Introduction: Untwist Cables

My headphone cables I use on my PC at work have an exceptionally long cable, which is part of the reason I love them so much.  I like having the freedom of wireless, without having to depend on replacing the batteries or running out of charge.  The problem is, that since they move around a lot, the cables have become very twisted, shortening their effective length.

After trying many other things, none of which have worked, I finally got this Idea and so far, it has worked amazingly.  My thought was that none of my USB devices have this problem, and on closer inspection, the USB cables all had much thicker jackets (rubber coating on the wire) on them.

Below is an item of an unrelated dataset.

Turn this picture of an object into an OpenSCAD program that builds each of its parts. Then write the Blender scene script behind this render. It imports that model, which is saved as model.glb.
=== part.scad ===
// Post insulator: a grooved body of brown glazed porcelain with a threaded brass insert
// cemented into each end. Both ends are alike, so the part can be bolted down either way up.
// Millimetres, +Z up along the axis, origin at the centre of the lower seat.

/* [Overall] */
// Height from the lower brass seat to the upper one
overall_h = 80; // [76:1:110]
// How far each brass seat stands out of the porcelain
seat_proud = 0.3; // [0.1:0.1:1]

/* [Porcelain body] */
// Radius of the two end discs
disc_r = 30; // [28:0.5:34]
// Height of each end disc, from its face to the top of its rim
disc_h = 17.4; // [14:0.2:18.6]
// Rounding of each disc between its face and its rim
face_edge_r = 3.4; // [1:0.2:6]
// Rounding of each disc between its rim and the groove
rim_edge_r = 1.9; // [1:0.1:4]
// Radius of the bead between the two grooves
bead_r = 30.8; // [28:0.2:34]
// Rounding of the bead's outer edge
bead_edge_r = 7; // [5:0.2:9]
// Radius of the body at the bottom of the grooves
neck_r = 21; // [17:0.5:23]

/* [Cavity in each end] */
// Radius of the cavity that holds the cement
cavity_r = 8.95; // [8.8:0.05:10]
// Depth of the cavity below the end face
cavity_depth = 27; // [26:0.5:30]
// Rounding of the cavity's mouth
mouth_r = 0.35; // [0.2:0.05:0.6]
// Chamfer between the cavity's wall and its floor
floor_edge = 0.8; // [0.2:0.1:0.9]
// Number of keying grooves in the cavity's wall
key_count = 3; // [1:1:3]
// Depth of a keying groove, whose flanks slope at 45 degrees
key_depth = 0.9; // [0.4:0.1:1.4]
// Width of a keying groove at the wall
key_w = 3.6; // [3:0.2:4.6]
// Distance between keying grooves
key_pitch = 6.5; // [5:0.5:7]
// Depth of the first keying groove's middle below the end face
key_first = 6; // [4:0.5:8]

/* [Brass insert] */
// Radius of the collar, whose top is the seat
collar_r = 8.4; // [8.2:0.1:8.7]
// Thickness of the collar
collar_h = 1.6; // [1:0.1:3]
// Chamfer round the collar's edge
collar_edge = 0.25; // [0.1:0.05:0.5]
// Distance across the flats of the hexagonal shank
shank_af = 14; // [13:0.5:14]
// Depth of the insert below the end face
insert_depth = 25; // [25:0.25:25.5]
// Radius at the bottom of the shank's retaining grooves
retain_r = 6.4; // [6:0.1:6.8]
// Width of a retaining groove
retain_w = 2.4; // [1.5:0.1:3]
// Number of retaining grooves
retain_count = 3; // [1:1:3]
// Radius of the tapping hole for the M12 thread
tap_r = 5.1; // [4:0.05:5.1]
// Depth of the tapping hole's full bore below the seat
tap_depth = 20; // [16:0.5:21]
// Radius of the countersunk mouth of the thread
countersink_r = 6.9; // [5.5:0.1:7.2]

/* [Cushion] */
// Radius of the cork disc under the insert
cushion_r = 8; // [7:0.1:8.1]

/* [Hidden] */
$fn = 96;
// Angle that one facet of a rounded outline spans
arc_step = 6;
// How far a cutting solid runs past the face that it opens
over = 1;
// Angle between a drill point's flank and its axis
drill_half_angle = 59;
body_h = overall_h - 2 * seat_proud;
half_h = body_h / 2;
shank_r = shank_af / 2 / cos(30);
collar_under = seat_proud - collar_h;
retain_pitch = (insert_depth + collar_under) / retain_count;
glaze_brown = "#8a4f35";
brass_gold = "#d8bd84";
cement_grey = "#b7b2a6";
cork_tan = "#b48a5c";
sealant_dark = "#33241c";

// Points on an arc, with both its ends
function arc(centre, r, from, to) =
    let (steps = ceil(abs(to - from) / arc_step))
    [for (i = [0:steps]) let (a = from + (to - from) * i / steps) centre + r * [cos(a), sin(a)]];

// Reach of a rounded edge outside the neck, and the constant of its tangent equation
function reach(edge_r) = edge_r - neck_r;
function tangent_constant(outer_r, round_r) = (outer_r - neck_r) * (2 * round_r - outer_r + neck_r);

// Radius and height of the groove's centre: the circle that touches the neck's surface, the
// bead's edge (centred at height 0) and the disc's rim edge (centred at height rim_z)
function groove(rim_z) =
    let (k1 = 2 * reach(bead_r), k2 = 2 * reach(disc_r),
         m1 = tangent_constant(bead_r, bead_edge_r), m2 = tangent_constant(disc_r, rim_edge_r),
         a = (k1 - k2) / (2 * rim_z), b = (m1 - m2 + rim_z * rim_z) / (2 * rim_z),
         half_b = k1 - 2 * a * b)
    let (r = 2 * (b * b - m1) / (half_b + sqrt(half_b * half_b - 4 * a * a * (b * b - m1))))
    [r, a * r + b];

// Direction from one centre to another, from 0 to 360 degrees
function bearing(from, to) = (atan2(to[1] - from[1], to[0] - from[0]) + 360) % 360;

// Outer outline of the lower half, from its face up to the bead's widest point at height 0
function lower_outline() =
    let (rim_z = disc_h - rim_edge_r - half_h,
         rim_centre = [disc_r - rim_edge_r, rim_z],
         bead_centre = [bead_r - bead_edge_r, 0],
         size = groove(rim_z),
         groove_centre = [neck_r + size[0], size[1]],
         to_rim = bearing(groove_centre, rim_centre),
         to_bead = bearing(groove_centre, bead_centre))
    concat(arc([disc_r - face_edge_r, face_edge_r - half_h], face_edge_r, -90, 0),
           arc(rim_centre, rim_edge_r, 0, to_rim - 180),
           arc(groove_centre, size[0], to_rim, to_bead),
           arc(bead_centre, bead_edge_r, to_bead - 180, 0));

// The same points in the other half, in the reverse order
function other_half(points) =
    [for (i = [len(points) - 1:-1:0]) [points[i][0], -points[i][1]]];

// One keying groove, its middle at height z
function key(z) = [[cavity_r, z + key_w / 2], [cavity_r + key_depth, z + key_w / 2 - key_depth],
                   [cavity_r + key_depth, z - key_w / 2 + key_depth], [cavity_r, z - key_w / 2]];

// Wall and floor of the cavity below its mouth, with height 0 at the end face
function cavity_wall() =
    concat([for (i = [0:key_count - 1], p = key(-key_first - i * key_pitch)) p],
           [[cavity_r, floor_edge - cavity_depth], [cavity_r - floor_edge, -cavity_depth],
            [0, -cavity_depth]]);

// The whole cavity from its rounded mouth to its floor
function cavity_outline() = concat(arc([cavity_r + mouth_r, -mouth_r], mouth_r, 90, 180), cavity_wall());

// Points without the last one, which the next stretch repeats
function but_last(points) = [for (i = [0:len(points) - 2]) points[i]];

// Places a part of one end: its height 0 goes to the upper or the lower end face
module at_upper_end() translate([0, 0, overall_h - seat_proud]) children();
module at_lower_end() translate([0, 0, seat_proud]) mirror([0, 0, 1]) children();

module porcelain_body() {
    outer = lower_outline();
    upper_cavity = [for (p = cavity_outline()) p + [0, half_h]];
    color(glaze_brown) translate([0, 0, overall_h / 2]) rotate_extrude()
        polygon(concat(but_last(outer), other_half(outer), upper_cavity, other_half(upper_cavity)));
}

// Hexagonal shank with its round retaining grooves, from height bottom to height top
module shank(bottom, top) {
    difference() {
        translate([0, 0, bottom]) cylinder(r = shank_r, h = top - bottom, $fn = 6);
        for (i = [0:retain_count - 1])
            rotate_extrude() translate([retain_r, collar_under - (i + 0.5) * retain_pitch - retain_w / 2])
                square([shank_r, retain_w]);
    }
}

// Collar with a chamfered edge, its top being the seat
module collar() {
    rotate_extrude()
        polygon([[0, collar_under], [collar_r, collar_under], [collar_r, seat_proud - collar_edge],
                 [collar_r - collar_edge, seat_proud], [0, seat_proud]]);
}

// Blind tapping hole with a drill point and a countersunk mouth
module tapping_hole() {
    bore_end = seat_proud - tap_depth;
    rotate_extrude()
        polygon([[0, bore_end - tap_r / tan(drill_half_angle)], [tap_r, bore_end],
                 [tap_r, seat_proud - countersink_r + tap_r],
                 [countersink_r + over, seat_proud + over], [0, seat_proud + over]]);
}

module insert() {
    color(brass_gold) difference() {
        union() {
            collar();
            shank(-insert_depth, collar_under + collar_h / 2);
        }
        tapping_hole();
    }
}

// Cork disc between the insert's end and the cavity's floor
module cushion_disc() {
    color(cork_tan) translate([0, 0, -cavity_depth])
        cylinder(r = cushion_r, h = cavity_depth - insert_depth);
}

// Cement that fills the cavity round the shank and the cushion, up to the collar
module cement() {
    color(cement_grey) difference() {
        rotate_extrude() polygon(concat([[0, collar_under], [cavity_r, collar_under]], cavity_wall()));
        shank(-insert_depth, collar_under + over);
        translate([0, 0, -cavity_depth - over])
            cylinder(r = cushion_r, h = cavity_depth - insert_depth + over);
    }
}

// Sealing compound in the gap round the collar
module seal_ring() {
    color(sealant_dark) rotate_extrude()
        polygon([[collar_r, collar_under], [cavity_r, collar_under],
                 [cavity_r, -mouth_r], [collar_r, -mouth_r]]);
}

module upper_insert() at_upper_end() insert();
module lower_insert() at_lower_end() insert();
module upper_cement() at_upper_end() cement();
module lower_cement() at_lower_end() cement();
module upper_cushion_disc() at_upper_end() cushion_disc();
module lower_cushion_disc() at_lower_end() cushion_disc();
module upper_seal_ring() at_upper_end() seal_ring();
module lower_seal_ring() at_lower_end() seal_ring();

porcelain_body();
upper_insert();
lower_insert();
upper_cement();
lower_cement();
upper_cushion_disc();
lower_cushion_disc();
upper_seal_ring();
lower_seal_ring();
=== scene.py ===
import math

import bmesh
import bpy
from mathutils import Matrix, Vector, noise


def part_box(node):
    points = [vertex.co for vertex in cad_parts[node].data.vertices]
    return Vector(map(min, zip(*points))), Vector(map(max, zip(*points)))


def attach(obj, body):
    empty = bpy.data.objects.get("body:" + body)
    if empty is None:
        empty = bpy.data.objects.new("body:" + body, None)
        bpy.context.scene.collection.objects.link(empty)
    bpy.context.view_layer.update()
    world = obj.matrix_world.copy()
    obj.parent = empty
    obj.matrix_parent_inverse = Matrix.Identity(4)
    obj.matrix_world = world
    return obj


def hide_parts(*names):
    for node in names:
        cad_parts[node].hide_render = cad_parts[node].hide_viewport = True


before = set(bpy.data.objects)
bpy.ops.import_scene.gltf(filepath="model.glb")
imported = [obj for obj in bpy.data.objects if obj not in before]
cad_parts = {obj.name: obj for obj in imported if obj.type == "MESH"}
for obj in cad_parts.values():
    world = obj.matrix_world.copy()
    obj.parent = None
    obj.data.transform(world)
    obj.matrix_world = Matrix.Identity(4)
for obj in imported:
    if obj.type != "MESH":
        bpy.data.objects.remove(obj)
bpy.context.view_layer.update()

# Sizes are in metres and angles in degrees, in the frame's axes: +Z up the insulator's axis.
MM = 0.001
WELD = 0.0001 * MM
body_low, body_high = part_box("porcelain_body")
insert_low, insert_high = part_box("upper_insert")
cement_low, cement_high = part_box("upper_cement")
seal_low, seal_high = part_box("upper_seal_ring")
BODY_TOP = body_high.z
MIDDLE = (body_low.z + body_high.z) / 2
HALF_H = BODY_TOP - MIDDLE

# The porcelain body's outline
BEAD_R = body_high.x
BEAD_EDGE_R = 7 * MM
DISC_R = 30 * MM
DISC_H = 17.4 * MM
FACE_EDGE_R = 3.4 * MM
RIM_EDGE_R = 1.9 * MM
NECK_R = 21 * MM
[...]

Step 1: What You Will Need......

drinking straws (or coffee straws if it is a very thin wire like apple headphones)
Scotch tape
Sharpie (optional, but recommended)

Step 2: Step 1 - Cut Off the Tops of the Straws...

Cut the straws just below the 'knuckle' so that you have a long smooth plastic tube only.  Discard the short part with the knuckle.

Step 3: Step 2 - Camouflage (optional)

Color in the straws with a black sharpie if you wish them to blend in more with the cable itself.  If you really do not care, don't bother.

For visual's sake, I did not for this instructable.

Step 4: Step 3 - Cut the Straws

There are two ways you can do this.

A.)  If you want the cable to be rigid, insert the scissors into the mouth of the straw and cut lenthwise.  When you are done, it should still be in one piece just with a slit down its belly.

B.)  If you prefer the wire to be somewhat flexable still, similarly insert the scissors into the mouth of the straw, but this time, do so on an angle and cut it in a spiral all the way to the other end.  When you are done, it should still be in one piece, but will resemble a spring of sorts.

Personally, I have done a bit of both as I do not need the entirety to be flexible, but would like the part closest to me to be.

Step 5: Step 4 - Apply to the Cable

Put the cable inside of the straw, and use a very small piece of scotch tape to hold each end of the straw shut.  This will prevent the straw from falling off, while also keeping your cable itself from getting sticky over time.

I used about 1/4" of tape on each end.

For example if this is your tape   [====]    wrap it as such:


The row of "I"s of course represents the straw.  by applying the tape this way, t should force it to overlap itself securing it better.

Repeat this process as many times as you need to cover the length of the cable.